There’s a tiny park in my ‘hood — Linda Thom Park, named for the woman who at the 1984 Los Angeles Olympics won a gold medal in the 25-metre pistol event — the first summer Olympic gold won by a Canadian woman in 56 years.
A handful of metal seats invite visitors to sit. I like to pass the time there, watching the passing parade of pedestrians, cyclists, runners and dog-walkers. The park is small and unburdened by amenities: no teeter totter, water slides or even a drinking fountain.
But there is a replica of Thom’s gold medal — four feet across and anchored by a rough concrete plinth about as high. The medal is damaged, and has been for years. There are holes in it, as if someone used it for target practice.

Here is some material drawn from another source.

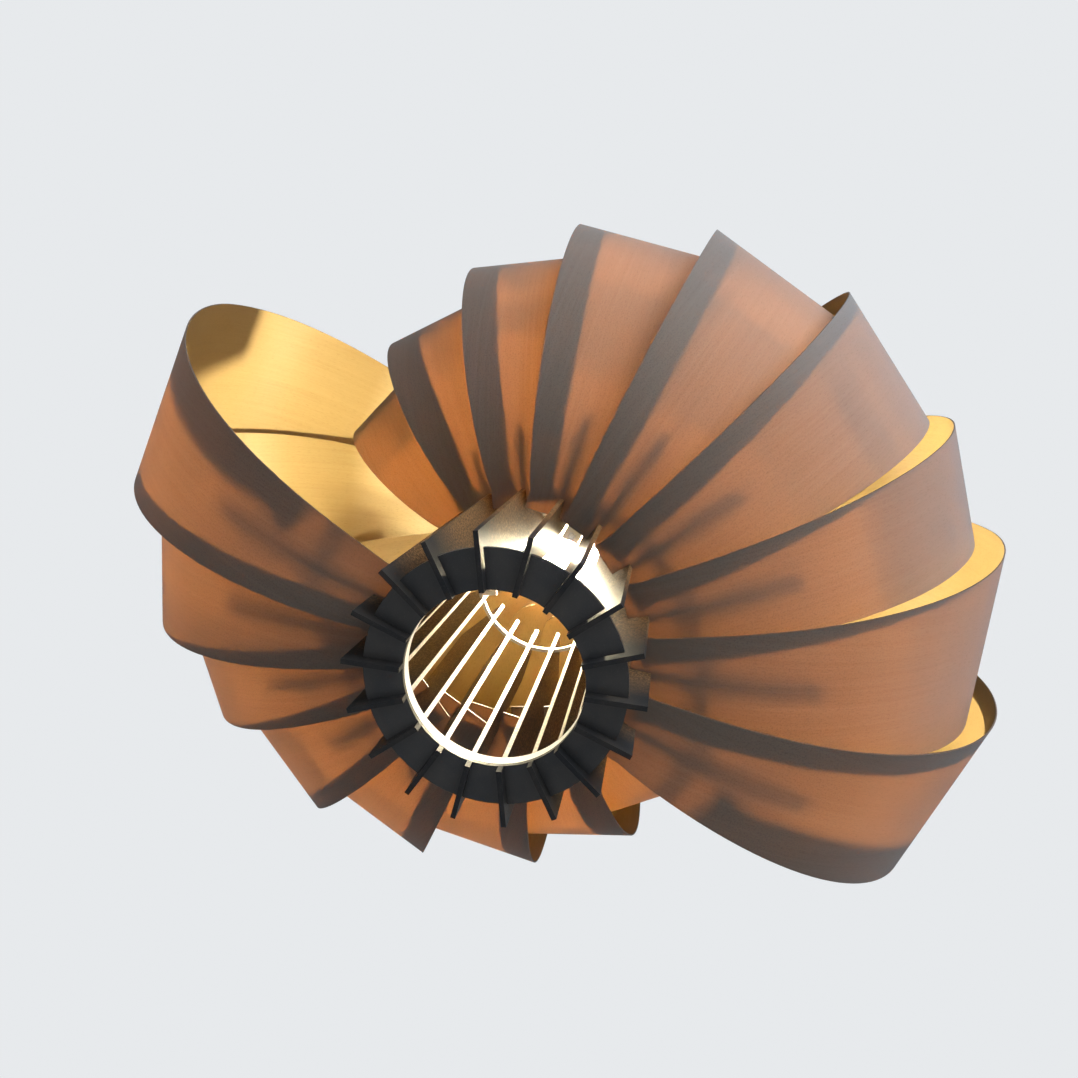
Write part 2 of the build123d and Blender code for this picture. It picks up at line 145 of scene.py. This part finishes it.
def black_finish(name, fin_light_and_bare_edges):
    """Satin black board. On the fins, painted warm lamplight higher up, and pale inner edges: partly
    bare board, partly a painted highlight of the lamp's glare.
    """
    board = finish(name)
    place = add(board, "TexCoord").outputs["Object"]
    fibre = speckle(board, place, 900.0, 4.0, 0.65)
    cloud = speckle(board, place, 45.0, 2.0)
    colour = tint(board, graph(board, cloud, 0.35, 0.75), board_black, board_worn)
    colour = tint(board, graph(board, fibre, 0.55, 0.8, 0.0, dust_share), colour, board_dust)
    if fin_light_and_bare_edges:
        spot = add(board, "SeparateXYZ", (("Vector", place),)).outputs
        # painted warm lamplight on the fins higher up, brown with flecks
        higher = graph(board, spot["Z"], fin_light_from_height, fin_light_to_height)
        flecks = graph(board, speckle(board, place, 700.0, 3.0, 0.7), 0.44, 0.66)
        painted_light_mark = tint(board, flecks, painted_fin_light_dark, painted_fin_light_pale)
        colour = tint(board, higher, colour, painted_light_mark)
        # pale inner edges above the collar: partly bare board, partly a painted highlight of the
        # lamp's glare
        x_squared = reckon(board, "POWER", spot["X"], 2)
        y_squared = reckon(board, "POWER", spot["Y"], 2)
        from_axis = reckon(board, "ADD", x_squared, y_squared)
        inside = reckon(board, "LESS_THAN", from_axis, bare_and_glare_radius**2)
        above = reckon(board, "GREATER_THAN", spot["Z"], bare_and_glare_above)
        dull = graph(board, speckle(board, place, 420.0, 3.0, 0.7), 0.42, 0.62)
        bare_and_glare = tint(board, dull, bare_and_glare_board, bare_and_glare_dull)
        colour = tint(board, reckon(board, "MULTIPLY", inside, above), colour, bare_and_glare)
    rough = graph(board, fibre, 0.2, 0.8, *board_roughness)
    gloss = fin_board_gloss if fin_light_and_bare_edges else lacquer_gloss
    face = surface(board, colour, rough, fibre, 0.2, board_relief, specular_ior_level=gloss)
    return seal(board, face)


fin_board = black_finish("fin_board", True)
black_board = black_finish("black_board", False)
dress(fin_names, fin_board, board_edge)
dress(["lower_ring"], black_board, board_edge)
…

The irony is unmistakable, and every time I sit there, I wonder what Thom would think of how neglected her tribute has become.
Is she alive? Does she still live in Ottawa? Does she know about its condition?
The answers, I discovered, are yes, yes, and yes.
It turns out that when Linda Thom steps out of her home in Old Ottawa South, she walks directly into Linda Thom Park. She’s aware of the sorry state the tribute is in. The irony of a monument to a shooter looking like at has been shot is not lost on her.
“It’s almost funny,” she says.
It might be, if it weren’t also a little sad.
Thom often walks in her park. It runs along the Rideau River, a narrow tree-lined stretch near Bank Street, in Old Ottawa South, meeting up with Windsor Park in the east, and running out of real estate along Warrington Drive to the west.

The city did a thoughtful job of honouring her. The replica medal is surrounded by concrete rings on the ground meant to echo a shooting target. The oval signs identifying the park were also designed to resemble targets.
Time, however — and people — have not been kind to it.
Thom says that Pierre Paradis, former owner of the C.A. Paradis cookware store (now Doyon Després) on Bank Street adjacent to the park, used to keep an eye on the monument, once chasing away vandals intent on removing its plaques.
Still, the damage accumulates, leaving the monument something much less than it was meant to be.
Apart from the medal appearing to have been attacked by a hammer, the black-and-white target rings surrounding the medal have faded into cracked concrete.
“I’m sad about it,” Thom says.
The park and monument were intended to honour a local champion and inspire others. It’s hard to imagine them doing either anymore in their current state.

***
Thom often carries her real Olympic medal with her, in a cloth bag in her pocket. If a conversation turns to sport, or if someone has simply done something kind, she’ll take it out and place the medal around their neck.
“I like to share it,” she says. “When you stand on the centre podium at the Olympics, you’re standing on the top of a pyramid of people who helped you get there. And I feel that way about my park as well. I really feel that people care about it and like to see it well done by.”
In that sense, the medal was never just hers. The one she carries in her pocket is cared for, handled and shared.
The version displayed in the park is not cared for.
As she placed the gold medal around my neck, I thought if we’re going to honour the accomplishments of our sons and daughters, we should maintain the monuments we build to mark them.
Tonya Davidson, an associate professor of sociology at Carleton University who has spent years studying monuments in Ottawa, says that monuments like Thom’s aren’t simply markers of the past.
“Monuments have lives. They are part of the city’s present, shaping how spaces feel, who they include, what they signal.”
Neglect, she adds, isn’t neutral.
“Neglect is telling us something. What we allow to be neglected is a strong reflection of our societal values.”
Davidson, who wrote the book Tours Inside the Snow Globe: Ottawa’s Monuments and National Belonging, notes that Ottawa meticulously maintains some monuments, while giving others short shrift. The difference, she believes, reflects who and what we choose to hold on to.
She points to the statue of hockey legend Maurice Richard in Gatineau and the Stanley Cup monument on Sparks Street as two well-maintained tributes to male sports, which, in contrast, make the state of Thom’s monument even harder to ignore.
“We have multiple commemorations to male athletes that are treated with more seriousness than this monument to a local woman who could not have succeeded more in her field of sport,” she says. “Of course the city should maintain it.”
The condition of the monument also affects the space around it. Parks, she argues, are not just green spaces; they serve as important “third places,” where people encounter one another, however casually, and build a sense of community. They work best when they feel cared for.
Right now, Linda Thom Park does not.
Thom sometimes brings visitors to the park to show them the monument. In recent years, she says that more often than not she’ll apologize for its condition.
That’s not what a monument is supposed to do. It’s meant to honour and inspire, not embarrass the person it honours.
If we’re going to commemorate people in public space, the obligation doesn’t end with the unveiling; it begins there. Because a monument isn’t just what we build — it’s what we’re willing to stand for after the ceremony is over and the shine has worn off.